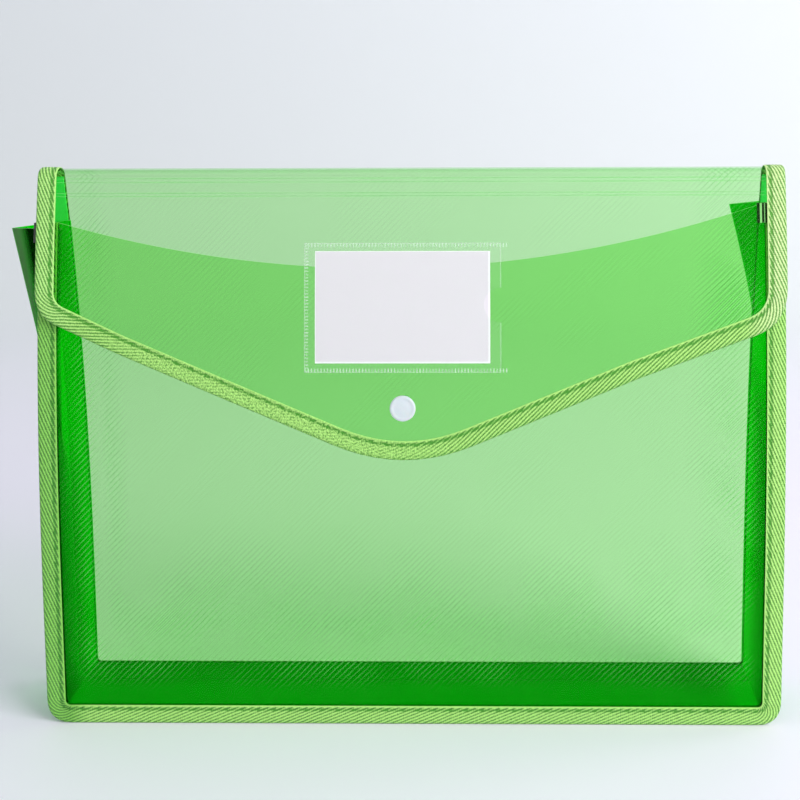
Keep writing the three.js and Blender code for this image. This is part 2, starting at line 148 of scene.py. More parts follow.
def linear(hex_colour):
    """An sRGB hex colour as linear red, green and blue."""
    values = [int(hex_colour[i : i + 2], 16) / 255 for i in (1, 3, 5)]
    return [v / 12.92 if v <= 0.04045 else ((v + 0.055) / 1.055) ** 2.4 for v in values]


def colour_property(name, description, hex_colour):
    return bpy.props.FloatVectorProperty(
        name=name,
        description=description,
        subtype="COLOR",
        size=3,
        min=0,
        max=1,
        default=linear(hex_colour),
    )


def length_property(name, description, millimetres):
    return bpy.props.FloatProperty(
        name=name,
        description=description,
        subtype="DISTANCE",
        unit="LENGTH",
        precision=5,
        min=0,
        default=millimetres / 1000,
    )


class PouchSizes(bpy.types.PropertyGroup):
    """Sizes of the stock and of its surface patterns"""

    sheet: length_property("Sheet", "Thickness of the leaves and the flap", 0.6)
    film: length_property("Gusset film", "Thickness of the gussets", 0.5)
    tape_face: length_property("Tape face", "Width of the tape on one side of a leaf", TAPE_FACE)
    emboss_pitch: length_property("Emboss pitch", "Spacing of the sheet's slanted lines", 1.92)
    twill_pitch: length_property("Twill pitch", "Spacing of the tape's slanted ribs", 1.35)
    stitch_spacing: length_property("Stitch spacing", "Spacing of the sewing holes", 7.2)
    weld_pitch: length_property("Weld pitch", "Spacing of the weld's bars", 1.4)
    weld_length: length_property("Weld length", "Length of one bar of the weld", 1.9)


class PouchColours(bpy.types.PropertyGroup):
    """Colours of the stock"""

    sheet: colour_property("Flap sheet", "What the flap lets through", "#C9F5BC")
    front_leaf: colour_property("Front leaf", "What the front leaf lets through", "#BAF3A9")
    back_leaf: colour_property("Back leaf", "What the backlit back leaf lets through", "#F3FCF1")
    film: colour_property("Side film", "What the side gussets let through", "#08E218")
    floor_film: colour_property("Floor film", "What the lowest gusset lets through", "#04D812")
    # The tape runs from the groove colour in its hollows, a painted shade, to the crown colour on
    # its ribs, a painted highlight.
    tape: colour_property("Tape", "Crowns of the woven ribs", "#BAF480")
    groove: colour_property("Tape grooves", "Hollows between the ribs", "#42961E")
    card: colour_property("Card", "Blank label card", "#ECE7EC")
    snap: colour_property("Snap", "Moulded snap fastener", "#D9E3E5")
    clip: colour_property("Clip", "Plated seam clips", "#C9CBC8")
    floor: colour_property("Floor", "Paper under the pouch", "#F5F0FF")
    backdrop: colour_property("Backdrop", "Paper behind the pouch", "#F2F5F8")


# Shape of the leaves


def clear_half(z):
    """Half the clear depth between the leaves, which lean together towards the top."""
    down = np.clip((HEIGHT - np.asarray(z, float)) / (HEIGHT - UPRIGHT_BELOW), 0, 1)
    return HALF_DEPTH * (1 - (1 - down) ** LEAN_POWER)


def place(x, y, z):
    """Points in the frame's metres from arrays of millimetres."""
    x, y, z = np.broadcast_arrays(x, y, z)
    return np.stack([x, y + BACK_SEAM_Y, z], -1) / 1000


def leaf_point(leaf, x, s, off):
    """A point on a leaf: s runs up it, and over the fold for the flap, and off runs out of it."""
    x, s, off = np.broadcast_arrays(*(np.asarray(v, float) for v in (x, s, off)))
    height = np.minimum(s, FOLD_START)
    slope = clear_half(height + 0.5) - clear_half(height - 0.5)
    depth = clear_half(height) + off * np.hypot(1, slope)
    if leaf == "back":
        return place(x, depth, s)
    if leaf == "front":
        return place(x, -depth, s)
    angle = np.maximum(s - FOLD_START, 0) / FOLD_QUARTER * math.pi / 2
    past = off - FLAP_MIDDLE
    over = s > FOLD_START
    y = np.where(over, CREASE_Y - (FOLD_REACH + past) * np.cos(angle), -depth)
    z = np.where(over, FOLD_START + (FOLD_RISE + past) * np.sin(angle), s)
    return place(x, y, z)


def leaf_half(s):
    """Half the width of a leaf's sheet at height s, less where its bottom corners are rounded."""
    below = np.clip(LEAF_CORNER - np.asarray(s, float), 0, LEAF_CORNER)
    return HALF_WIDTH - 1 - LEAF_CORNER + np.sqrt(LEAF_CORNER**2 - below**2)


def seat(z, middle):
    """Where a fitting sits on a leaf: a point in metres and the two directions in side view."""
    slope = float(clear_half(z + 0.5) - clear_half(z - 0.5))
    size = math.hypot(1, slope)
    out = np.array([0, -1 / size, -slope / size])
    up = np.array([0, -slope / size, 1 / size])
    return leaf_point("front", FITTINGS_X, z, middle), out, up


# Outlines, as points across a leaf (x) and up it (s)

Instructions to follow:
Take the lines above and print them exactly.

Completed task:
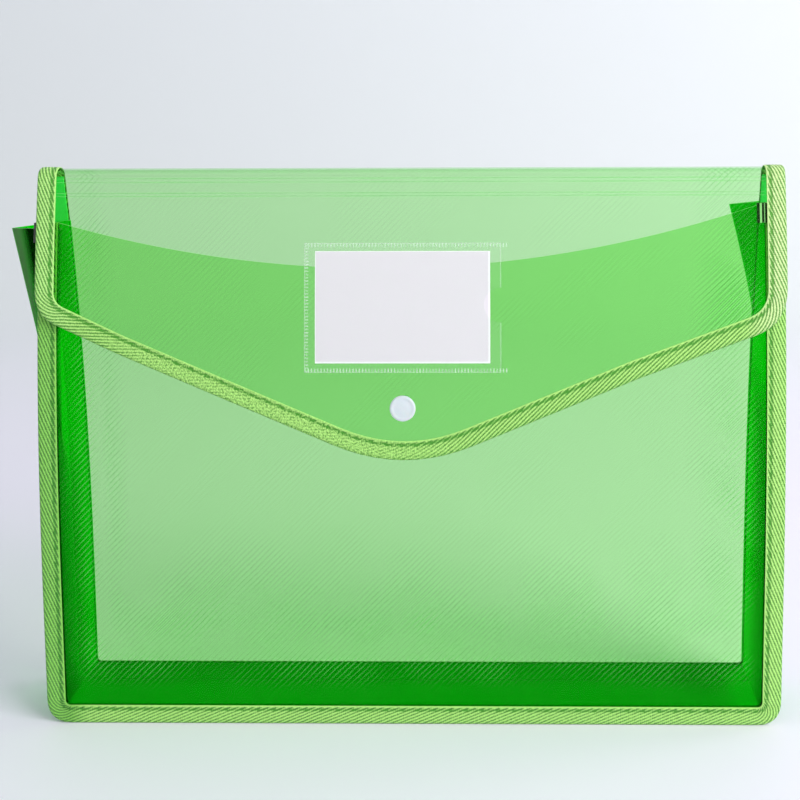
Keep writing the three.js and Blender code for this image. This is part 2, starting at line 148 of scene.py. More parts follow.
def linear(hex_colour):
    """An sRGB hex colour as linear red, green and blue."""
    values = [int(hex_colour[i : i + 2], 16) / 255 for i in (1, 3, 5)]
    return [v / 12.92 if v <= 0.04045 else ((v + 0.055) / 1.055) ** 2.4 for v in values]


def colour_property(name, description, hex_colour):
    return bpy.props.FloatVectorProperty(
        name=name,
        description=description,
        subtype="COLOR",
        size=3,
        min=0,
        max=1,
        default=linear(hex_colour),
    )


def length_property(name, description, millimetres):
    return bpy.props.FloatProperty(
        name=name,
        description=description,
        subtype="DISTANCE",
        unit="LENGTH",
        precision=5,
        min=0,
        default=millimetres / 1000,
    )


class PouchSizes(bpy.types.PropertyGroup):
    """Sizes of the stock and of its surface patterns"""

    sheet: length_property("Sheet", "Thickness of the leaves and the flap", 0.6)
    film: length_property("Gusset film", "Thickness of the gussets", 0.5)
    tape_face: length_property("Tape face", "Width of the tape on one side of a leaf", TAPE_FACE)
    emboss_pitch: length_property("Emboss pitch", "Spacing of the sheet's slanted lines", 1.92)
    twill_pitch: length_property("Twill pitch", "Spacing of the tape's slanted ribs", 1.35)
    stitch_spacing: length_property("Stitch spacing", "Spacing of the sewing holes", 7.2)
    weld_pitch: length_property("Weld pitch", "Spacing of the weld's bars", 1.4)
    weld_length: length_property("Weld length", "Length of one bar of the weld", 1.9)


class PouchColours(bpy.types.PropertyGroup):
    """Colours of the stock"""

    sheet: colour_property("Flap sheet", "What the flap lets through", "#C9F5BC")
    front_leaf: colour_property("Front leaf", "What the front leaf lets through", "#BAF3A9")
    back_leaf: colour_property("Back leaf", "What the backlit back leaf lets through", "#F3FCF1")
    film: colour_property("Side film", "What the side gussets let through", "#08E218")
    floor_film: colour_property("Floor film", "What the lowest gusset lets through", "#04D812")
    # The tape runs from the groove colour in its hollows, a painted shade, to the crown colour on
    # its ribs, a painted highlight.
    tape: colour_property("Tape", "Crowns of the woven ribs", "#BAF480")
    groove: colour_property("Tape grooves", "Hollows between the ribs", "#42961E")
    card: colour_property("Card", "Blank label card", "#ECE7EC")
    snap: colour_property("Snap", "Moulded snap fastener", "#D9E3E5")
    clip: colour_property("Clip", "Plated seam clips", "#C9CBC8")
    floor: colour_property("Floor", "Paper under the pouch", "#F5F0FF")
    backdrop: colour_property("Backdrop", "Paper behind the pouch", "#F2F5F8")


# Shape of the leaves


def clear_half(z):
    """Half the clear depth between the leaves, which lean together towards the top."""
    down = np.clip((HEIGHT - np.asarray(z, float)) / (HEIGHT - UPRIGHT_BELOW), 0, 1)
    return HALF_DEPTH * (1 - (1 - down) ** LEAN_POWER)


def place(x, y, z):
    """Points in the frame's metres from arrays of millimetres."""
    x, y, z = np.broadcast_arrays(x, y, z)
    return np.stack([x, y + BACK_SEAM_Y, z], -1) / 1000


def leaf_point(leaf, x, s, off):
    """A point on a leaf: s runs up it, and over the fold for the flap, and off runs out of it."""
    x, s, off = np.broadcast_arrays(*(np.asarray(v, float) for v in (x, s, off)))
    height = np.minimum(s, FOLD_START)
    slope = clear_half(height + 0.5) - clear_half(height - 0.5)
    depth = clear_half(height) + off * np.hypot(1, slope)
    if leaf == "back":
        return place(x, depth, s)
    if leaf == "front":
        return place(x, -depth, s)
    angle = np.maximum(s - FOLD_START, 0) / FOLD_QUARTER * math.pi / 2
    past = off - FLAP_MIDDLE
    over = s > FOLD_START
    y = np.where(over, CREASE_Y - (FOLD_REACH + past) * np.cos(angle), -depth)
    z = np.where(over, FOLD_START + (FOLD_RISE + past) * np.sin(angle), s)
    return place(x, y, z)


def leaf_half(s):
    """Half the width of a leaf's sheet at height s, less where its bottom corners are rounded."""
    below = np.clip(LEAF_CORNER - np.asarray(s, float), 0, LEAF_CORNER)
    return HALF_WIDTH - 1 - LEAF_CORNER + np.sqrt(LEAF_CORNER**2 - below**2)


def seat(z, middle):
    """Where a fitting sits on a leaf: a point in metres and the two directions in side view."""
    slope = float(clear_half(z + 0.5) - clear_half(z - 0.5))
    size = math.hypot(1, slope)
    out = np.array([0, -1 / size, -slope / size])
    up = np.array([0, -slope / size, 1 / size])
    return leaf_point("front", FITTINGS_X, z, middle), out, up


# Outlines, as points across a leaf (x) and up it (s)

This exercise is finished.